Filed under: politics
‘Spank’ is a strange euphemism. Outside its use in soft porn, the term ’spank’ now only refers to the hitting of children. Its core definition, however, is always the same: a blow (or smack) delivered with an open hand.
The use of the word ’spank’ in the context of striking a child is defensive. Like the media’s insistence on the term ‘abuse’ rather than ‘torture’ to describe the treatment of American detainees in the so-called War on Terror, the use of the word ’spank’ seeks to blunt the reality of violence through language.

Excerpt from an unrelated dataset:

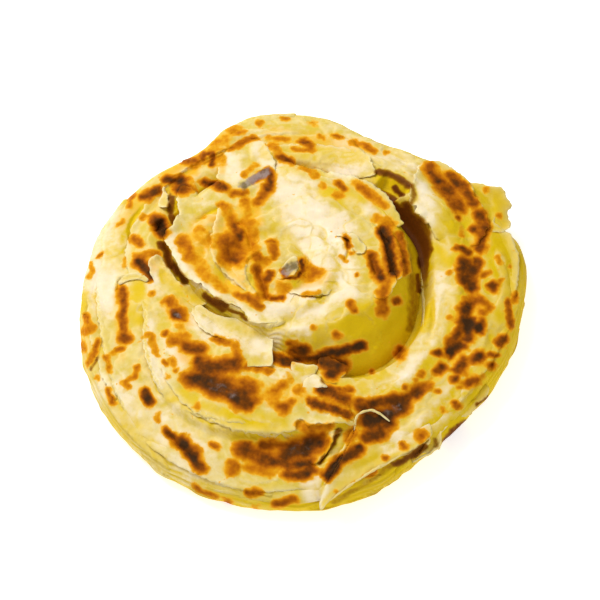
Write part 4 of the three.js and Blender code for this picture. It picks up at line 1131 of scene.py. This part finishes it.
def sheet_piece(name, surface, outline, material, seed, burn=1.0):
    """A thin torn sheet: a closed solid whose free edges are ragged and stand up."""
    loop = spline(outline, SHEET_EDGE, closed=True)
    edge, free = torn_edge(loop, SHEET_TEAR.get(name, 1.0), seed)
    flat, tris = fill_loop(edge)
    x, y = flat.T
    distance = distances(x, y, edge)
    near = distance.min(axis=1)
    weight = 1 / (distance + 0.3) ** 3
    lift = (weight * loop[:, 2]).sum(axis=1) / weight.sum(axis=1)
    freedom = (weight * free).sum(axis=1) / weight.sum(axis=1)
    z = surface(x, y) + SHEET_MIDDLE + (lift - SHEET_MIDDLE) * np.exp(-near / LIFT_FADE)
    rise, lip, foot = relief(x, y, z)
    waves = 0.45 * noise(x, y, 3.6, seed + 7) + 0.2 * noise(x, y, 1.5, seed + 8)
    curl = waves * freedom * np.exp(-near / CURL_FADE) * np.clip(lift, 0.3, 2)
    z = z + 0.35 * rise + curl + 0.08 * fractal(x, y, 2, seed + 9)
    looks = looks_of(x, y, z, 0.6 * lip, 0.6 * foot, slope_shade(surface, x, y))
    # Free edges get pale lips: the thin dough of a torn edge, and partly a painted highlight that fades in
    # painted shade.
    pale = freedom * (0.55 * np.exp(-near / 0.6) + 0.45 * np.exp(-near / 2.2))
    looks["lip"] = np.maximum(looks["lip"], pale * (1 - 0.4 * looks["shade"]))
    looks["burn"] = burn * looks["burn"]
    under = {key: values * UNDERSIDE_LOOKS[key] for key, values in looks.items()}
    # The underside is in painted shade.
    under["shade"] = np.maximum(under["shade"], UNDERSIDE_SHADE)
    both = {key: np.concatenate([values, under[key]]) for key, values in looks.items()}
    thickness = SHEET_THICKNESS * lerp(EDGE_THICKNESS, 1, ease(0, EDGE_WIDTH, near))
    points, faces = thicken(np.stack([x, y, z], 1), tris, thickness)
    make_piece(name, points, faces, both, material)


def sheet_pieces(material):
    """All the sheets, strips, ribbons and rim layers. The marks don't show on the ribbons."""
    for number, (name, (surface_name, outline)) in enumerate(SHEETS.items()):
        surface = SURFACES[surface_name]
        seed, burn = SHEET_SEED + SEED_STEP * number, SHEET_BURN.get(name, 1.0)
        sheet_piece(name, surface, placed_loop(outline, surface), material, seed, burn)
    for kind, rows, outline_of, first_seed, burn in (
            ("strip", STRIPS, strip_outline, STRIP_SEED, 1.0),
            ("ribbon", RIBBONS, ribbon_outline, RIBBON_SEED, 0.0)):
        for number, (surface_name, width, lift, *points) in enumerate(rows):
            surface = SURFACES[surface_name]
            loop = placed_loop(outline_of(width, lift, points), surface)
            seed = first_seed + SEED_STEP * number
            sheet_piece(f"{kind}_{number + 1:02d}", surface, loop, material, seed, burn)
    for number, numbers in enumerate(RIM_STRIPS):
        seed = RIM_SEED + SEED_STEP * number
        sheet_piece(f"rim_{number + 1:02d}", shelf_top, rim_outline(*numbers), material, seed)


# ---------------------------------------------------------------------------------------------------
# Materials.
def linear(*srgb):
    """A colour from 0 to 255 as Blender's linear colour with alpha."""
    return tuple(((c / 255 + 0.055) / 1.055) ** 2.4 if c > 10 else c / 255 / 12.92 for c in srgb) + (1.0,)


# Colours of the crust. BROWNING is (how brown, colour), from the palest mark to the darkest.
# The olives are painted shade and the gap colours painted shadow; the torn colour is the pale of torn lips,
# partly a painted highlight; the dry cream and the pale are dry dough, partly painted light.
BUTTER = linear(206, 180, 66)
DRY_AND_LIT_CREAM = linear(232, 216, 184)
PALE = linear(240, 230, 208)
GOLDEN = linear(228, 168, 20)
SHADE_OLIVE = linear(212, 179, 10)
DEEP_SHADE_OLIVE = linear(160, 114, 1)
TORN_LIP_AND_HIGHLIGHT = linear(236, 224, 182)
GAP_SHADOW_EDGE = linear(138, 88, 3)
GAP_SHADOW_FLOOR = linear(96, 48, 6)
ASH_DARK, ASH_LIGHT = linear(88, 74, 56), linear(146, 132, 128)
BROWNING = [
    (0.0, (226, 192, 84)), (0.18, (225, 168, 30)), (0.36, (206, 134, 4)), (0.54, (178, 102, 2)),
    (0.71, (140, 72, 2)), (0.86, (98, 51, 6)), (1.0, (62, 38, 16))]
NOISE_SHIFT = (0.37, 0.21, 0.13)


class Nodes:
    """Short ways to make and join the nodes of a new material."""

    def __init__(self, name):
        self.material = bpy.data.materials.new(name)
        self.material.use_nodes = True
        self.tree = self.material.node_tree
        self.tree.nodes.clear()
        self.place = self.node("ShaderNodeVectorMath", operation="ADD")
        self.feed(self.node("ShaderNodeTexCoord").outputs["Object"], self.place.inputs[0])
        self.feed(NOISE_SHIFT, self.place.inputs[1])

    def node(self, kind, **settings):
        made = self.tree.nodes.new(kind)
        for key, value in settings.items():
            setattr(made, key, value)
        return made

    def feed(self, value, socket):
        if isinstance(value, bpy.types.NodeSocket):
            self.tree.links.new(value, socket)
        else:
            socket.default_value = value

    def made_of(self, kind, values, **settings):
        """The output of a new node whose first inputs have these values."""
        made = self.node(kind, **settings)
        for socket, value in zip(made.inputs, values):
            self.feed(value, socket)
        return made.outputs[0]

    def maths(self, operation, a, b):
        return self.made_of("ShaderNodeMath", (a, b), operation=operation)

    def times(self, a, b):
        return self.maths("MULTIPLY", a, b)

    def add(self, first, *others):
        for other in others:
            first = self.maths("ADD", first, other)
        return first

    def swing(self, value, width):
        """A value round 0.5, turned into one round 0 and `width` times as wide."""
        return self.times(self.maths("SUBTRACT", value, 0.5), width)

    def remap(self, value, low, high, to_low=0.0, to_high=1.0):
        """A smooth step from to_low, at low, to to_high, at high."""
        values = (value, low, high, to_low, to_high)
        return self.made_of("ShaderNodeMapRange", values, interpolation_type="SMOOTHSTEP")

    def mix(self, a, b, factor):
        made = self.node("ShaderNodeMix", data_type="RGBA", blend_type="MIX")
        self.feed(factor, made.inputs[0])
        self.feed(a, made.inputs[6])
        self.feed(b, made.inputs[7])
        return made.outputs[2]

    def ramp(self, value, stops):
        made = self.node("ShaderNodeValToRGB")
        elements = made.color_ramp.elements
        while len(elements) < len(stops):
            elements.new(0.5)
        for element, (position, colour) in zip(elements, stops):
            element.position = position
            element.color = linear(*colour)
        self.feed(value, made.inputs[0])
        return made.outputs[0]

    def field(self, attribute):
        """One of the looks that looks_of gives each point."""
        return self.node("ShaderNodeAttribute", attribute_name=attribute).outputs["Fac"]

    def grain(self, size, detail=3.0):
        """Noise with features of about `size` millimetres."""
        made = self.node("ShaderNodeTexNoise", noise_dimensions="3D")
        self.feed(self.place.outputs[0], made.inputs["Vector"])
        self.feed(1.0 / (size * MM), made.inputs["Scale"])
        self.feed(detail, made.inputs["Detail"])
        self.feed(0.55, made.inputs["Roughness"])
        return made.outputs["Fac"]


def dough_colour(n, small, medium, broad, gap):
    """Dough without griddle marks: butter-yellow to cream, golden, painted olive shade, lip highlights and
    gap shadows.
    """
    shade = n.field("shade")
    paleness = n.add(n.field("cream"), n.swing(medium, 1.3), n.swing(broad, 1.1), n.swing(small, 1.0))
    stain = n.times(n.remap(n.field("gold"), 0.05, 0.75), n.remap(medium, 0.3, 0.7, 0.7, 1.0))
    # Paler towards dry cream: random tone, and in part painted light from the cream strokes.
    colour = n.mix(BUTTER, DRY_AND_LIT_CREAM, n.remap(paleness, -0.25, 0.9))
    colour = n.mix(colour, PALE, n.remap(paleness, 0.9, 1.6))
    colour = n.mix(colour, GOLDEN, stain)
    # Painted shade: olive, deep olive where it is strongest.
    colour = n.mix(colour, SHADE_OLIVE, n.remap(n.add(shade, n.swing(small, 0.7)), 0.0, 0.75))
    colour = n.mix(colour, DEEP_SHADE_OLIVE, n.remap(shade, 0.85, 1.4, 0.0, 0.6))
    # Pale lips: torn edges, partly a painted highlight.
    colour = n.mix(colour, TORN_LIP_AND_HIGHLIGHT, n.times(n.field("lip"), 0.75))
    # Painted shadow at the bottom of gaps.
    colour = n.mix(colour, GAP_SHADOW_EDGE, n.remap(gap, 0.3, 0.75))
    return n.mix(colour, GAP_SHADOW_FLOOR, n.remap(gap, 0.6, 1.1))


def burn_level(n, held, fine, medium, broad, gap):
    """How brown each point is: the marks, made uneven inside, and faint freckles outside the gaps."""
    lumps = n.add(n.swing(n.grain(2.6, 1.0), 0.42), n.swing(medium, 0.5), n.swing(fine, 0.09))
    freckle = n.times(n.remap(n.grain(1.9, 1.0), 0.66, 0.76), n.remap(broad, 0.42, 0.6, 0.0, 0.22))
    level = n.add(n.field("burn"), n.times(held, lumps))
    return n.maths("MAXIMUM", level, n.times(freckle, n.remap(gap, 0.3, 0.6, 1.0, 0.0)))


def crust_material():
    """Fried dough, browned by the marks, with ashen spots, fine relief and a little light inside it."""
    n = Nodes(SLOT)
    fine, small, medium, broad = n.grain(0.7), n.grain(2.0), n.grain(5.0), n.grain(16.0)
    gap = n.add(n.field("gap"), n.times(small, 0.3))
    held = n.remap(n.field("burn"), 0.03, 0.22)
    level = burn_level(n, held, fine, medium, broad, gap)
    colour = dough_colour(n, small, medium, broad, gap)
    colour = n.mix(colour, n.ramp(level, BROWNING), n.remap(level, 0.05, 0.26))
    ashen = n.add(n.field("ash"), n.swing(small, 0.9))
    bloom = n.mix(ASH_DARK, ASH_LIGHT, n.remap(medium, 0.4, 0.6))
    colour = n.mix(colour, bloom, n.remap(ashen, 0.3, 0.85, 0.0, 0.85))
    height = n.add(n.times(small, 1.2), n.times(fine, 0.5), n.times(held, n.times(fine, 0.7)))
    bump = n.node("ShaderNodeBump")
    for socket, value in (("Strength", 0.6), ("Distance", 0.0003), ("Height", height)):
        n.feed(value, bump.inputs[socket])
    shader = n.node("ShaderNodeBsdfPrincipled")
    for socket, value in (
            ("Base Color", colour),
            ("Roughness", n.remap(n.add(level, n.times(fine, 0.4)), 0.1, 0.9, 0.5, 0.72)),
            ("Specular IOR Level", 0.06),
            ("Subsurface Weight", 0.1),
            ("Subsurface Radius", (1.0, 0.75, 0.3)),
            ("Subsurface Scale", 0.0018),
            ("Normal", bump.outputs[0])):
        n.feed(value, shader.inputs[socket])
    n.feed(shader.outputs[0], n.node("ShaderNodeOutputMaterial").inputs["Surface"])
    return n.material


def paper_material():
    """White paper that glows a little, so that it stays white away from the bread's shadow."""
    material = bpy.data.materials.new("floor_paper")
    material.use_nodes = True
    inputs = material.node_tree.nodes["Principled BSDF"].inputs
    inputs["Base Color"].default_value = (0.93, 0.93, 0.92, 1)
    inputs["Roughness"].default_value = 0.9
    inputs["Emission Color"].default_value = (1, 1, 1, 1)
    inputs["Emission Strength"].default_value = 0.5
    return material


# ---------------------------------------------------------------------------------------------------
# Stage, lights and camera, in metres.
VIEW_HEIGHT = math.radians(58)
VIEW_DISTANCE = 0.8
VIEW_X, VIEW_Y, VIEW_Z = -1.2, 0.4, 8.0     # what the camera looks at, in the core's own millimetres
VIEW_TARGET = Vector((VIEW_X - MIDDLE[0], VIEW_Y - MIDDLE[1], VIEW_Z)) * MM
LENS, SENSOR = 133, 36
FAR_CLIP = 10
FLOOR_HALF = 2.5
KEY = dict(place=(-0.5, 0.4, 0.78), size=0.55, power=9.8, colour=(1.0, 0.985, 0.95))
FILL = dict(place=(0.4, -0.62, 0.48), size=0.5, power=2.3, colour=(1, 1, 1))
SKY, SKY_STRENGTH = (1.0, 0.99, 0.97, 1), 0.43


def add_floor():
    h = FLOOR_HALF
    mesh = bpy.data.meshes.new("floor")
    mesh.from_pydata([(-h, -h, 0), (h, -h, 0), (h, h, 0), (-h, h, 0)], [], [(0, 1, 2, 3)])
    mesh.materials.append(paper_material())
    floor = bpy.data.objects.new("floor", mesh)
    bpy.context.scene.collection.objects.link(floor)


def add_area(name, place, size, power, colour):
    """A square light that looks at the origin."""
    light = bpy.data.lights.new(name, "AREA")
    light.size = size
    light.energy = power
    light.color = colour
    lamp = bpy.data.objects.new(name, light)
    lamp.location = place
    lamp.rotation_euler = (-Vector(place)).to_track_quat("-Z", "Y").to_euler()
    bpy.context.scene.collection.objects.link(lamp)


def add_lights():
    add_area("key", **KEY)
    add_area("fill", **FILL)
    world = bpy.data.worlds.new("studio")
    world.use_nodes = True
    world.node_tree.nodes["Background"].inputs["Color"].default_value = SKY
    world.node_tree.nodes["Background"].inputs["Strength"].default_value = SKY_STRENGTH
    bpy.context.scene.world = world


def add_camera():
    camera = bpy.data.cameras.new("camera")
    camera.lens = LENS
    camera.sensor_width = SENSOR
    camera.clip_end = FAR_CLIP
    eye = bpy.data.objects.new("camera", camera)
    away = Vector((0, math.cos(VIEW_HEIGHT), -math.sin(VIEW_HEIGHT)))
    eye.location = VIEW_TARGET - VIEW_DISTANCE * away
    eye.rotation_euler = (math.pi / 2 - VIEW_HEIGHT, 0, 0)
    bpy.context.scene.collection.objects.link(eye)
    bpy.context.scene.camera = eye


add_camera()
add_lights()
add_floor()
crust = crust_material()
turn_piece(crust)
heart_piece(crust)
sheet_pieces(crust)

bpy.context.scene.view_settings.view_transform = "Standard"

This is not to say a ’spank’ on the bottom is the same as torture at Gitmo; nor is every hit the sort of life-threatening crime you read about in the news every day. What it is, however, is violence, the kind any one of us (adults) would not inflict on a fellow adult without risking
1. physical retaliation
2. criminal charges
3. public condemnation
If the word ’spank’ were replaced in every instance ( in conversation among parents and the public in general, in the media, among policy-makers) with the word ‘hit’, public acceptance of the practice would decline. At the very least, a more honest discussion of corporal punishment would ensue. Children are not property, and adults have no more right to hit a child than they have a right to hit each other, or any one other person.
If, as some maintain, hitting “works”, it is only in the way that spousal abuse and sexual abuse “work”, by instilling compliance based on confusion and terror.
Bravo to State Assemblywoman Sally J. Lieber of California for introducing this legislation.